A much-delayed adult safeguarding review has finally been published nearly five years after Errol Graham’s death. The review found that opportunities to help Mr Graham, who had severe mental illness and starved to death, were missed.
Mr Graham was found dead in his Nottingham flat in 2018, eight months after his employment support allowance (ESA) was withdrawn. He was suffering severe mental health problems and the review found that he could have received support if agencies had communicated better.
The report by the Nottingham City Safeguarding Adults Board, said Mr Graham, weighed four-and-a-half stone when he died. His body was found by bailiffs who were sent to evict him because he had not paid his rent for seven months. Housing benefit had been stopped after he had not responded to the Department for Work and Pensions’ (DWP) repeated requests for information to review his entitlement to ESA. His gas had been cut off and his flat – rented from Nottingham City Homes (NCH) – had no heating or hot water.The report said at the time of his death, Mr Graham had no income for food and utilities.

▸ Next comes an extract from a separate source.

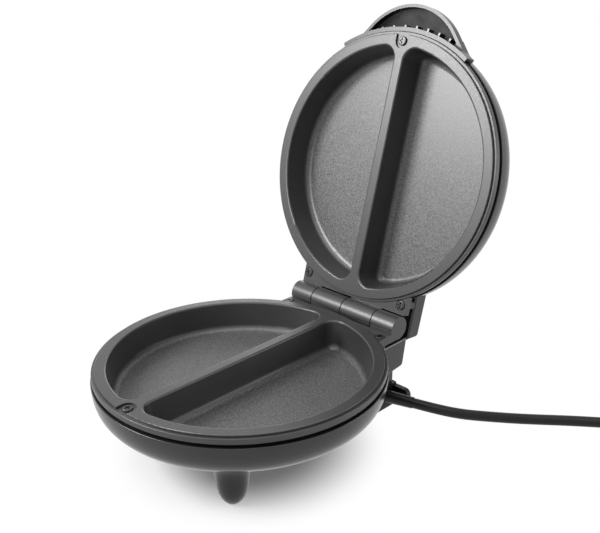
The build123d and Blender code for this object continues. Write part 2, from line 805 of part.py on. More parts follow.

The review found that while NCH, the DWP and his GP all had information on Mr Graham, none had the full picture of how he was living. He was “debilitated by his depression and unable to function”. A letter he wrote, but never sent, showed he had been “in extreme mental health distress”. If agencies had communicated between themselves better, they may have mobilised the help and support he needed. The report found “tragically, the interventions by agencies added to his problems by cutting off vital services.”
Jabeer Butt, CEO, Race Equality Foundation said:
“Even after many examples of how we conspire not to care about Black men, how the circumstances of Errol Graham’s death happened are truly shocking. Saying that ‘chances were missed’ does not capture the lack of care.
“Errol’s life mattered and it was only through the determination of his family that these failings came to light. He was a man in acute mental distress, who had shut himself away from the world. The DWP has rightly been criticised for the failings that contributed to Mr Graham’s death after it wrongly stopped his out-of-work benefits.
“Steps now being taken to improve information sharing and improve safeguards for vulnerable claimants need to be standard across the country. There should be many more checks before high impact actions like cutting off gas, better links with tenants’ contacts and families, and a national protocol for cooperation between the DWP and safeguarding adult boards going forward. Hard lessons have to be learned from this tragedy.”